OK, enough prelude. Here's the query form you will want to use, taking for example a date range we want grouped by YYYY-MM:
select inlineview1.year_mon, (inlineview1.CNT - inlineview2.CNT) as finalcnt from
(SELECT TO_CHAR(*date_field*, 'YYYY-MM') AS year_mon, count(*any_field_name*) as CNT
FROM *schemaname.tablename*
WHERE *date_field* > TO_DATE('*{a year}-{a month}-{a day}*', 'YYYY-MM-DD') and
*date_field* < TO_DATE('*{a year}-{a month}-{a day}*', 'YYYY-MM-DD') and
*another_field* = *{value_of_some_kind}* -- ... etc. ...
GROUP BY TO_CHAR(*date_field*, 'YYYY-MM')) inlineview1,
(SELECT TO_CHAR(*date_field*, 'YYYY-MM') AS year_mon, count(*any_field_name*) as CNT
FROM *schemaname.tablename*
WHERE *date_field* > TO_DATE('*{a year}-{a month}-{a day}*', 'YYYY-MM-DD') and
*date_field* < TO_DATE('*{a year}-{a month}-{a day}*', 'YYYY-MM-DD') and
*another_field* = *{value_of_some_kind}* -- ... etc. ...
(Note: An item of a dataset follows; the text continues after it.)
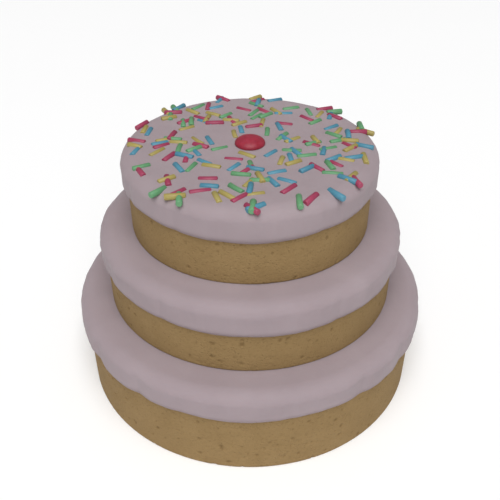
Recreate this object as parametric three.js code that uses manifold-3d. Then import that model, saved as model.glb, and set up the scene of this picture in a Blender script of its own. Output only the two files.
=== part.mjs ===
// A three-tier layer cake: three round sponges, each under a cap of icing that runs down over
// the top of its side, with sugar strands and half a glace cherry on the top cap.
// Millimetres, +Z up. The origin is the centre of the bottom sponge's flat underside.

import * as THREE from 'three';
import { mergeVertices } from 'three/addons/utils/BufferGeometryUtils.js';
import Module from 'manifold-3d';

const wasm = await Module();
wasm.setup();

// Driving dimensions. A tier's radius is its sponge's, its height runs from the sponge's foot
// to the top of the icing, and its skirt is how far the icing reaches down from there. The
// skirt's edge sags by sag at each of its evenly spaced dips, the first of them at the front,
// and rises as far between them.
const TIERS = [
  { name: 'bottom', radius: 100, height: 56.5, skirt: 18.7, dips: 8, sag: 0.5 },
  { name: 'middle', radius: 83.6, height: 43.6, skirt: 18.8, dips: 3, sag: 0.7 },
  { name: 'top', radius: 67.3, height: 43.9, skirt: 18.3, dips: 3, sag: 0.7 },
];
const ICING = {
  overTop: 6, // thickness on top of a sponge
  overSide: 2.6, // thickness outside a sponge's side
  shoulderRun: 8.7, // the rounding from top to side, measured along the radius
  shoulderDrop: 6.4, // and downwards
  lip: 3.4, // height of the rounding at the lower edge
  gap: 0.3, // clearance between a sponge's side and the icing round it
};
const STRAND = {
  count: 156,
  length: 10,
  lengthSpread: 0.08, // how much longer or shorter one may be, as a share
  diameter: 3.3,
  reach: 67, // the furthest from the cake's axis that a strand's middle lies
  sunk: 0.42, // how deep the axes of the first layer lie under the icing's top, in radii
  raised: 0.18, // how much higher each layer lies than the one under it, in radii
  layers: 3,
  closest: 0.8, // how near two in one layer may come, in diameters
  squareness: 0.35, // the least sine of the angle between two that cross
};
const CHERRY = { radius: 8.26, foot: 8.05, waist: 0.5, height: 4.3 };

const SEGMENTS = 72; // round a tier
const SHOULDER_STEPS = 5;
const LIP_STEPS = 3;
const STRAND_SIDES = 8;
const STRAND_SEED = 31337;
const STREAM_FACTOR = 7 ** 5;
const STREAM_LENGTH = 2 ** 31 - 1; // how many numbers come before the stream repeats, plus one
const MEETING_STEPS = 10; // along half a strand, in the search for how near two of them come
const CHERRY_SEGMENTS = 28;
const CHERRY_STEPS = 6;

// The small unevenness of spread icing: waves round a tier as [count, size in mm, phase]. Each
// tier starts them at another turn.
const HEM_WAVES = [[5, 0.16, 2.1], [11, 0.14, 4.0], [17, 0.1, 1.3]];
const SIDE_WAVES = [[2, 0.18, 1.0], [5, 0.16, 3.3], [9, 0.1, 5.2]];
const TURN_PER_TIER = 2.2;
const NEARLY = 0.01; // mm, for telling which part of the icing a point belongs to

const matte = (color, roughness) => new THREE.MeshStandardMaterial({ color, roughness, metalness: 0 });
const SPONGE = matte('#967c55', 0.9);
const WHITE_ICING = matte('#a8999d', 0.6);
const CANDIED = matte('#9c3a49', 0.25);

const { clamp } = THREE.MathUtils;

function waves(list, angle, turn) {
  const heights = list.map(([count, size, phase]) => size * Math.sin(count * angle + phase + turn));
  return heights.reduce((sum, height) => sum + height, 0);
}

// Points of a quarter-arc, from angle 0 to a right angle.
function quarter(steps, pointAt) {
  return Array.from({ length: steps + 1 }, (_, i) => pointAt(((i / steps) * Math.PI) / 2));
}

// A solid of revolution about Z, from a profile of [radius, height] pairs that starts and ends
// on the axis. warp, if given, moves each ring's points by their angle round the axis.
function turned(profile, segments, warp = null) {
  const outline = profile.map(([r, z]) => new THREE.Vector2(r, z));
  const geometry = new THREE.LatheGeometry(outline, segments);
  geometry.rotateX(Math.PI / 2);
  const place = geometry.getAttribute('position');
  for (let i = 0; warp && i < place.count; i++) {
    const x = place.getX(i);
    const y = place.getY(i);
    const r = Math.hypot(x, y);
    if (r < NEARLY) continue;
    const moved = warp(r, place.getZ(i), Math.atan2(y, x));
    place.setXYZ(i, (x / r) * moved.r, (y / r) * moved.r, moved.z);
  }
  return geometry;
}

// The heights and radii that a tier's sponge and icing share.
function shapeOf(tier, index, foot) {
  const top = foot + tier.height;
  const outer = tier.radius + ICING.overSide;
  return {
    ...tier,
    foot,
    top,
    outer,
    turn: index * TURN_PER_TIER,
    bore: tier.radius + ICING.gap,
    spongeTop: top - ICING.overTop,
    flat: outer - ICING.shoulderRun,
    shoulder: top - ICING.shoulderDrop,
    hem: top - tier.skirt,
  };
}

function spongeGeometry({ radius, foot, spongeTop }) {
  return turned([[0, foot], [radius, foot], [radius, spongeTop], [0, spongeTop]], SEGMENTS);
}

// How far the icing's lower edge stands above its mean height. The front is towards -Y.
function hemRise(s, angle) {
  return waves(HEM_WAVES, angle, s.turn) - s.sag * Math.cos(s.dips * (angle + Math.PI / 2));
}

// The icing cap: hollow underneath for the sponge, then a rolled lower lip, a plain side, a
// round shoulder and a flat top. Its lower edge and side wander a little.
function icingGeometry(s) {
  const run = s.outer - s.bore;
  const profile = [
    [0, s.spongeTop],
    [s.bore, s.spongeTop],
    ...quarter(LIP_STEPS, (a) => [s.bore + run * Math.sin(a), s.hem + ICING.lip * (1 - Math.cos(a))]),
    ...quarter(SHOULDER_STEPS, (a) => [
      s.flat + ICING.shoulderRun * Math.cos(a),
      s.shoulder + ICING.shoulderDrop * Math.sin(a),
    ]),
    [0, s.top],
  ];
  return turned(profile, SEGMENTS, (r, z, angle) => {
    const ceiling = r < s.bore + NEARLY && z > s.spongeTop - NEARLY;
    if (ceiling || z > s.shoulder + NEARLY) return { r, z };
    const outside = clamp((r - s.bore) / run, 0, 1);
    const lowness = clamp((s.shoulder - z) / (s.shoulder - s.hem), 0, 1);
    return {
      r: r + outside * Math.sin(Math.PI * lowness) * waves(SIDE_WAVES, angle, s.turn),
      z: z + lowness * hemRise(s, angle),
    };
  });
}

// Half a glace cherry, cut side down: a low dome that is widest just above its foot.
function cherryGeometry(foot) {
  const { radius, waist, height } = CHERRY;
  const tuck = Math.acos(CHERRY.foot / radius);
  const below = [1, 0.5].map((share) => [
    radius * Math.cos(tuck * share),
    foot + waist * (1 - Math.sin(tuck * share) / Math.sin(tuck)),
  ]);
  const above = quarter(CHERRY_STEPS, (a) => [
    radius * Math.cos(a),
    foot + waist + (height - waist) * Math.sin(a),
  ]);
  above.pop();
  return turned([[0, foot], ...below, ...above, [0, foot + height]], CHERRY_SEGMENTS);
}

// A repeatable stream of numbers from 0 to 1. Each is the last one times a fixed factor, with
// only the remainder kept.
function numbers(seed) {
  let state = seed;
  return () => {
    state = (state * STREAM_FACTOR) % STREAM_LENGTH;
    return state / STREAM_LENGTH;
  };
}

// How near two strands' axes come, as seen from above.
function distanceBetween(a, b) {
  let nearest = Infinity;
  for (let i = -MEETING_STEPS; i <= MEETING_STEPS; i++) {
    const along = (a.half * i) / MEETING_STEPS;
    const x = a.x + a.ux * along - b.x;
    const y = a.y + a.uy * along - b.y;
    const alongOther = clamp(x * b.ux + y * b.uy, -b.half, b.half);
    nearest = Math.min(nearest, Math.hypot(x - b.ux * alongOther, y - b.uy * alongOther));
  }
  return nearest;
}

// Strands fall at random on the top. One that crosses others lies a layer above the highest of
// them. One that would lie along another or on the cherry, or too high, falls away.
function fallenStrands() {
  const draw = numbers(STRAND_SEED);
  const cherry = { x: 0, y: 0, ux: 1, uy: 0, half: NEARLY };
  const clearOfCherry = CHERRY.radius + STRAND.diameter / 2 + ICING.gap;
  const laid = [];
  while (laid.length < STRAND.count) {
    const away = STRAND.reach * Math.sqrt(draw());
    const bearing = 2 * Math.PI * draw();
    const heading = 2 * Math.PI * draw();
    const half = (STRAND.length / 2) * (1 + STRAND.lengthSpread * (2 * draw() - 1));
    const strand = {
      x: away * Math.cos(bearing),
      y: away * Math.sin(bearing),
      ux: Math.cos(heading),
      uy: Math.sin(heading),
      heading,
      half,
    };
    if (distanceBetween(strand, cherry) < clearOfCherry) continue;
    const near = laid.filter((other) => distanceBetween(strand, other) < STRAND.closest * STRAND.diameter);
    const crosses = (other) => Math.abs(strand.ux * other.uy - strand.uy * other.ux) > STRAND.squareness;
    strand.layer = near.reduce((highest, other) => Math.max(highest, other.layer), -1) + 1;
    if (strand.layer < STRAND.layers && near.every(crosses)) laid.push(strand);
  }
  return laid;
}

// A strand lies level, part sunk in the icing. Near the rim its end sticks out over the shoulder.
function strandGeometry({ x, y, heading, half, layer }, s) {
  const radius = STRAND.diameter / 2;
  const geometry = new THREE.CylinderGeometry(radius, radius, 2 * half, STRAND_SIDES);
  geometry.rotateZ(heading - Math.PI / 2);
  return geometry.translate(x, y, s.top + (layer * STRAND.raised - STRAND.sunk) * radius);
}

function toSolid(geometry) {
  const bare = new THREE.BufferGeometry();
  bare.setIndex(geometry.index).setAttribute('position', geometry.getAttribute('position'));
  const merged = mergeVertices(bare);
  return new wasm.Manifold(new wasm.Mesh({
    numProp: 3,
    vertProperties: new Float32Array(merged.attributes.position.array),
    triVerts: new Uint32Array(merged.index.array),
  }));
}

function toGeometry(solid) {
  const { vertProperties, triVerts } = solid.getMesh();
  const geometry = new THREE.BufferGeometry();
  geometry.setAttribute('position', new THREE.BufferAttribute(vertProperties, 3));
  geometry.setIndex(new THREE.BufferAttribute(triVerts, 1));
  geometry.computeVertexNormals();
  return geometry;
}

// The top cap with its strands stuck fast: one solid. Of the fused shells only the outer one is
// kept, which fills any hollow that crossing strands seal between them.
function strewnGeometry(s) {
  const cap = toSolid(icingGeometry(s));
  const strands = fallenStrands().map((strand) => toSolid(strandGeometry(strand, s)));
  const fused = strands.reduce((whole, strand) => whole.add(strand), cap);
  const shells = fused.decompose().sort((a, b) => b.volume() - a.volume());
  return toGeometry(shells[0]);
}

function piece(name, geometry, material) {
  const mesh = new THREE.Mesh(geometry, material);
  mesh.name = name;
  return mesh;
}

const cake = new THREE.Group();
let foot = 0;
TIERS.forEach((tier, index) => {
  const s = shapeOf(tier, index, foot);
  const strewn = index === TIERS.length - 1;
  cake.add(piece(`sponge_${s.name}`, spongeGeometry(s), SPONGE));
  cake.add(piece(`icing_${s.name}`, strewn ? strewnGeometry(s) : icingGeometry(s), WHITE_ICING));
  foot = s.top;
});
cake.add(piece('cherry', cherryGeometry(foot), CANDIED));

export default cake;
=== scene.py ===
# %% [markdown]
# # A three-tier layer cake
# Three round sponges stand on one another. Each wears a cap of pale icing that runs down over
# the top of its side. The smallest tier also carries coloured sugar strands and half a glace
# cherry. The solid model already fixes every size and place. This lesson gives its pieces the
# surface of real food, one piece and one finish at a time.

# %% Load the solid model
import math

import bpy
import numpy as np
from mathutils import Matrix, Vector


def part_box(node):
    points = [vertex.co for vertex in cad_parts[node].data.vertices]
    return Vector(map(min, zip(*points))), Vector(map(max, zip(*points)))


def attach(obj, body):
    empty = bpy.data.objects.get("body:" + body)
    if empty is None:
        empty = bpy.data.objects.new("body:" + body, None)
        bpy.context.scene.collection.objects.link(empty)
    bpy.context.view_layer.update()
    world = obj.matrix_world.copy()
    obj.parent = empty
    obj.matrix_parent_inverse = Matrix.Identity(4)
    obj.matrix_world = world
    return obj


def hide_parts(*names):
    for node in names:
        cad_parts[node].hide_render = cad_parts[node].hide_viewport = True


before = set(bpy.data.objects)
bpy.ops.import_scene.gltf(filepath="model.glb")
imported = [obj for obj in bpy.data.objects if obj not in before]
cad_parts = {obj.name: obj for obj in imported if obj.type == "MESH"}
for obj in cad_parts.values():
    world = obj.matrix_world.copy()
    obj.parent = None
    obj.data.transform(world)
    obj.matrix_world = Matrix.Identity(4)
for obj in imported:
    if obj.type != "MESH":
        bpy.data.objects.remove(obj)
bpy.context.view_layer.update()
print("solid pieces:", ", ".join(sorted(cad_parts)))

# %% [markdown]
# ## The sizes
# A cake is measured in millimetres, and Blender in metres, so MM turns one into the other.
# What the solid model can tell is read from it: a sponge's radius and height, and the top of
# its icing, which is where the next thing up stands. What it can't tell, such as how far the
# icing runs down, is named here with the values that the solids were made with.

# %% Sizes of the tiers
MM = 0.001
STANDS_ON_ICING = {"bottom": "sponge_middle", "middle": "sponge_top", "top": "cherry"}
SKIRTS = {"bottom": 18.7 * MM, "middle": 18.8 * MM, "top": 18.3 * MM}
DIPS = {"bottom": 8, "middle": 3, "top": 3}
SAGS = {"bottom": 0.5 * MM, "middle": 0.7 * MM, "top": 0.7 * MM}
TURN_PER_TIER = 2.2


def tier_sizes(index, name):
    low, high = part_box(f"sponge_{name}")
    icing_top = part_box(STANDS_ON_ICING[name])[0].z
    return {
        "radius": high.x,
        "foot": low.z,
        "sponge_top": high.z,
        "icing_top": icing_top,
        "hem": icing_top - SKIRTS[name],
        "dips": DIPS[name],
        "sag": SAGS[name],
        "turn": index * TURN_PER_TIER,
    }


tiers = {name: tier_sizes(index, name) for index, name in enumerate(STANDS_ON_ICING)}
for name, tier in tiers.items():
    print(f"{name}: sponge {tier['radius'] / MM:.1f} mm radius, icing top at {tier['icing_top'] / MM:.1f} mm")

# %% [markdown]
# ## Turning a shape
# A sponge, a cap of icing and a cherry are all round, as if turned on a wheel. Blender's Spin
# tool or a Screw modifier would turn an outline too. Here the rings are laid out as arrays of
# numbers, because then the same outline can be warped a little at each angle, the seam and the
# poles are closed from the start, and every face points outwards. The outline starts on the
# axis, runs round the outside, and ends on the axis.

# %% A turned mesh
def steps(start, end, spacing):
    """Evenly spaced numbers from start to end, at most spacing apart, both ends included."""
    return np.linspace(start, end, max(2, math.ceil(abs(end - start) / spacing) + 1))


def arc(pieces):
    """The angles of a quarter turn in that many pieces."""
    return np.linspace(0, math.pi / 2, pieces + 1)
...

GROUP BY TO_CHAR(*date_field*, 'YYYY-MM')) inlineview2
WHERE
inlineview1.year_mon = inlineview2.year_mon
order by *either or any of the final resultset's fields* -- optional
A bit less abstractly, an example wherein a bookseller wants to see the net number of books that were sold in any given month in 2013. To do this, the seller must subtract the number of books retruned for refund from the number sold. He does not care when the book was sold, as he feels a returned book represents a loss of a sale and income statistically no matter when it occurs vs. when the book was sold. Example:
select bookssold.year_mon, (bookssold.CNT - booksreturned.CNT) as netsalescount from
(SELECT TO_CHAR(SALE_DATE, 'YYYY-MM') AS year_mon, count(TITLE) as CNT
FROM RETAILOPS.ACTIVITY
WHERE SALE_DATE > TO_DATE('2012-12-31', 'YYYY-MM-DD') and
SALE_DATE < TO_DATE('2014-01-01', 'YYYY-MM-DD') and
OPERATION = 'sale'
GROUP BY TO_CHAR(SALE_DATE, 'YYYY-MM')) bookssold,
(SELECT TO_CHAR(SALE_DATE, 'YYYY-MM') AS year_mon, count(TITLE) as CNT
FROM RETAILOPS.ACTIVITY
WHERE SALE_DATE > TO_DATE('2012-12-31', 'YYYY-MM-DD') and
SALE_DATE < TO_DATE('2014-01-01', 'YYYY-MM-DD') and
OPERATION = 'return'
GROUP BY TO_CHAR(SALE_DATE, 'YYYY-MM')) booksreturned
WHERE
bookssold.year_mon = booksreturned.year_mon
order by bookssold.year_mon desc
Note that to be sure the query returns as expected, the two in-line views must be equijoined based as shown above on some criteria, as in:
bookssold.year_mon = booksreturned.year_mon
or the subtraction of the counted records can't be done on a 1:1 basis, as the query parser will not know which of the records returned with a grouped count value is to be subtracted from which. Failing to specifiy an equijoin condition will yield a Cartesian join result, probably not what you want (though you may inded want that). For example, adding 'booksreturned.year_mon' right after 'bookssold.year_mon' to the returned fields list in the top-level select statement in the above example and eliminating the
bookssold.year_mon = booksreturned.year_mon
criteria in its WHERE clause will produce a working query that does the subtraction calculation on the CNT values for the YYYY-MM values in the first two columns of the resultset and shows them in the third column. Handy to know this if you need it, as it has solid application in business trends analysis if you can compare sales and returns not just within a given atomic timeframe but as compared across such timeframes in a 1:N fashion.